I am building a small parser for a little programming language I am building1 with Pest,2 and noticed something interesting: If you are using it as a starting point for generating a typed AST, it ends up feeling more like a high-level lexer than an actual parser. (Granted that the line between lexing and parsing is fuzzy anyway!)

The reason is that its high-level” syntax is in terms of Pairs, i.e. a matching pair of Tokens and everything in between them. A Token, meanwhile, is just the start and end underlying rule” from the grammar definition. On its own, that might sound fine, and indeed it could be! The problem is that you end up with something like this:

enum Rule {
    Value,
    OpPlus,
    OpMinus,
}

And then a Pair just tells you what a given node’s Rule is, and gives you access to the original source span for it or a child list of… more Pairs, equally undifferentiated from each other at the type level, and just carrying along its own Rule and span and so on.
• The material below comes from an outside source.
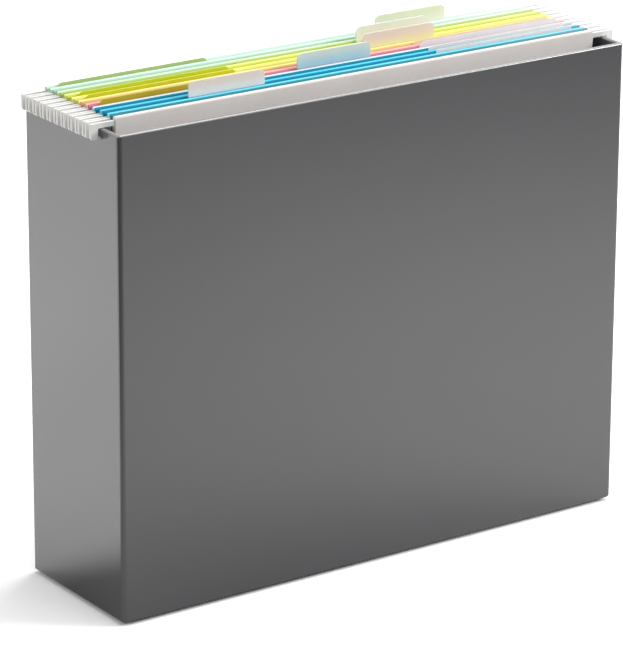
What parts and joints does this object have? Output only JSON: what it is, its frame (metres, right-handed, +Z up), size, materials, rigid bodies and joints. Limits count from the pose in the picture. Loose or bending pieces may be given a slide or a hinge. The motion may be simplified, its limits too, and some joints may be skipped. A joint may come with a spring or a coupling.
{
  "type": "portable file box",
  "caption": "Narrow open-top desktop box whose end walls carry a row of hooked hanging folders, each holding a tabbed card file.",
  "frame": {"origin": "middle of the box's footprint, on the surface the box stands on", "axes": "+X along the box's length, to the right as seen from its front; +Y from the front panel to the back panel; +Z up"},
  "size_m": [0.3218, 0.088, 0.2684],
  "materials": {
    "shell_plastic": "moulded dark grey, satin sheen",
    "foot_rubber": "black, matt",
    "rod_enamel": "white coated strip",
    "tab_plastic": "clear, lightly frosted",
    "paper_white": "smooth coloured folder paper",
    "paper_blue": "smooth coloured folder paper",
    "paper_pink": "smooth coloured folder paper",
    "paper_cream": "smooth coloured folder paper",
    "paper_yellow": "smooth coloured folder paper",
    "paper_lemon": "smooth coloured folder paper",
    "paper_lime": "smooth coloured folder paper",
    "paper_aqua": "smooth coloured folder paper",
    "paper_pale_aqua": "smooth coloured folder paper",
    "card_blue": "smooth coloured card",
    "card_white": "smooth coloured card",
    "card_gold": "smooth coloured card",
    "card_pink": "smooth coloured card",
    "card_cream": "smooth coloured card",
    "card_lime": "smooth coloured card",
    "card_mint": "smooth coloured card",
    "card_green": "smooth coloured card"
  },
  "bodies": {
    "box": {"box_shell": "shell_plastic", "foot_front_left": "foot_rubber", "foot_front_right": "foot_rubber", "foot_back_left": "foot_rubber", "foot_back_right": "foot_rubber"},
    "folder_01": {"hanging_01_front_rod": "rod_enamel", "hanging_01_rear_rod": "rod_enamel", "hanging_01_jacket": "paper_white"},
    "file_01": {"file_01": "card_blue"},
    "folder_02": {"hanging_02_front_rod": "rod_enamel", "hanging_02_rear_rod": "rod_enamel", "hanging_02_jacket": "paper_blue", "hanging_02_tab": "tab_plastic"},
    "file_02": {"file_02": "card_blue"},
    "folder_03": {"hanging_03_front_rod": "rod_enamel", "hanging_03_rear_rod": "rod_enamel", "hanging_03_jacket": "paper_blue"},
    "file_03": {"file_03": "card_white"},
    "folder_04": {"hanging_04_front_rod": "rod_enamel", "hanging_04_rear_rod": "rod_enamel", "hanging_04_jacket": "paper_pink", "hanging_04_tab": "tab_plastic"},
    "file_04": {"file_04": "card_gold"},
    "folder_05": {"hanging_05_front_rod": "rod_enamel", "hanging_05_rear_rod": "rod_enamel", "hanging_05_jacket": "paper_cream"},
    "file_05": {"file_05": "card_pink"},
    "folder_06": {"hanging_06_front_rod": "rod_enamel", "hanging_06_rear_rod": "rod_enamel", "hanging_06_jacket": "paper_yellow", "hanging_06_tab": "tab_plastic"},
    "file_06": {"file_06": "card_cream"},
    "folder_07": {"hanging_07_front_rod": "rod_enamel", "hanging_07_rear_rod": "rod_enamel", "hanging_07_jacket": "paper_lemon"},
    "file_07": {"file_07": "card_lime"},
    "folder_08": {"hanging_08_front_rod": "rod_enamel", "hanging_08_rear_rod": "rod_enamel", "hanging_08_jacket": "paper_lime", "hanging_08_tab": "tab_plastic"},
    "file_08": {"file_08": "card_lime"},
    "folder_09": {"hanging_09_front_rod": "rod_enamel", "hanging_09_rear_rod": "rod_enamel", "hanging_09_jacket": "paper_aqua"},
    "file_09": {"file_09": "card_mint"},
    "folder_10": {"hanging_10_front_rod": "rod_enamel", "hanging_10_rear_rod": "rod_enamel", "hanging_10_jacket": "paper_pale_aqua", "hanging_10_tab": "tab_plastic"},
    "file_10": {"file_10": "card_green"}
  },
  "joints": [
    {"name": "folder_01_rail_slide", "type": "slide", "parent": "box", "child": "folder_01", "axis": [0, 1, 0], "range_m": [-0.0128, 0]},
    {"name": "file_01_lift_out", "type": "slide", "parent": "folder_01", "child": "file_01", "axis": [0, 0, 1], "range_m": [0, 0.24]},
    {"name": "folder_02_lift_out", "type": "slide", "parent": "box", "child": "folder_02", "axis": [0, 0, 1], "range_m": [0, 0.25]},
    {"name": "file_02_lift_out", "type": "slide", "parent": "folder_02", "child": "file_02", "axis": [0, 0, 1], "range_m": [0, 0.24]},
    {"name": "folder_03_lift_out", "type": "slide", "parent": "box", "child": "folder_03", "axis": [0, 0, 1], "range_m": [0, 0.25]},
    {"name": "file_03_lift_out", "type": "slide", "parent": "folder_03", "child": "file_03", "axis": [0, 0, 1], "range_m": [0, 0.24]},
    {"name": "folder_04_lift_out", "type": "slide", "parent": "box", "child": "folder_04", "axis": [0, 0, 1], "range_m": [0, 0.25]},
    {"name": "file_04_lift_out", "type": "slide", "parent": "folder_04", "child": "file_04", "axis": [0, 0, 1], "range_m": [0, 0.24]},
    {"name": "folder_05_lift_out", "type": "slide", "parent": "box", "child": "folder_05", "axis": [0, 0, 1], "range_m": [0, 0.25]},
    {"name": "file_05_lift_out", "type": "slide", "parent": "folder_05", "child": "file_05", "axis": [0, 0, 1], "range_m": [0, 0.24]},
    {"name": "folder_06_lift_out", "type": "slide", "parent": "box", "child": "folder_06", "axis": [0, 0, 1], "range_m": [0, 0.25]},
    {"name": "file_06_lift_out", "type": "slide", "parent": "folder_06", "child": "file_06", "axis": [0, 0, 1], "range_m": [0, 0.24]},
    {"name": "folder_07_lift_out", "type": "slide", "parent": "box", "child": "folder_07", "axis": [0, 0, 1], "range_m": [0, 0.25]},
    {"name": "file_07_lift_out", "type": "slide", "parent": "folder_07", "child": "file_07", "axis": [0, 0, 1], "range_m": [0, 0.24]},
    {"name": "folder_08_lift_out", "type": "slide", "parent": "box", "child": "folder_08", "axis": [0, 0, 1], "range_m": [0, 0.25]},
    {"name": "file_08_lift_out", "type": "slide", "parent": "folder_08", "child": "file_08", "axis": [0, 0, 1], "range_m": [0, 0.24]},
    {"name": "folder_09_lift_out", "type": "slide", "parent": "box", "child": "folder_09", "axis": [0, 0, 1], "range_m": [0, 0.25]},
    {"name": "file_09_lift_out", "type": "slide", "parent": "folder_09", "child": "file_09", "axis": [0, 0, 1], "range_m": [0, 0.24]},
    {"name": "folder_10_lift_out", "type": "slide", "parent": "box", "child": "folder_10", "axis": [0, 0, 1], "range_m": [0, 0.25]},
    {"name": "file_10_lift_out", "type": "slide", "parent": "folder_10", "child": "file_10", "axis": [0, 0, 1], "range_m": [0, 0.24]}
  ]
}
In practice, this measn that if you want a typed AST which might attach values to nodes, e.g. Value(u32), you have to build it yourself by walking an iterator of pairs and continually pulling out the children of each Pair:

let mut pairs = some_pair.into_inner();
// The docs explicitly say that lots of `unwrap` is expected! Better hope that
// you’re correct about all permutations of possible pairs!
let first = pairs.next().unwrap();
match first.as_rule() {
    Rule::Value => {
        let value = first.as_str().parse().expect("has to be a number!");
        // ...
    }
    Rule::OpPlus => {/* likewise... */}
    Rule::OpPlus => {/* likewise... */}
}

This is, to say the least, not a high-level API! As I suggested at the outset: it almost feels more like a high-level lexer. It would be much better if each node was explicit about what kinds of things could be in its child nodes. Thinking about those .unwrap() and .expect() cases in the code sample: I would really expect that in where it is literally impossible for a given child node not to exist, it shouldn’t be optional. That means you cannot use an iterator API in all the same ways and places, though, and it makes for dramatically more complicated code generation.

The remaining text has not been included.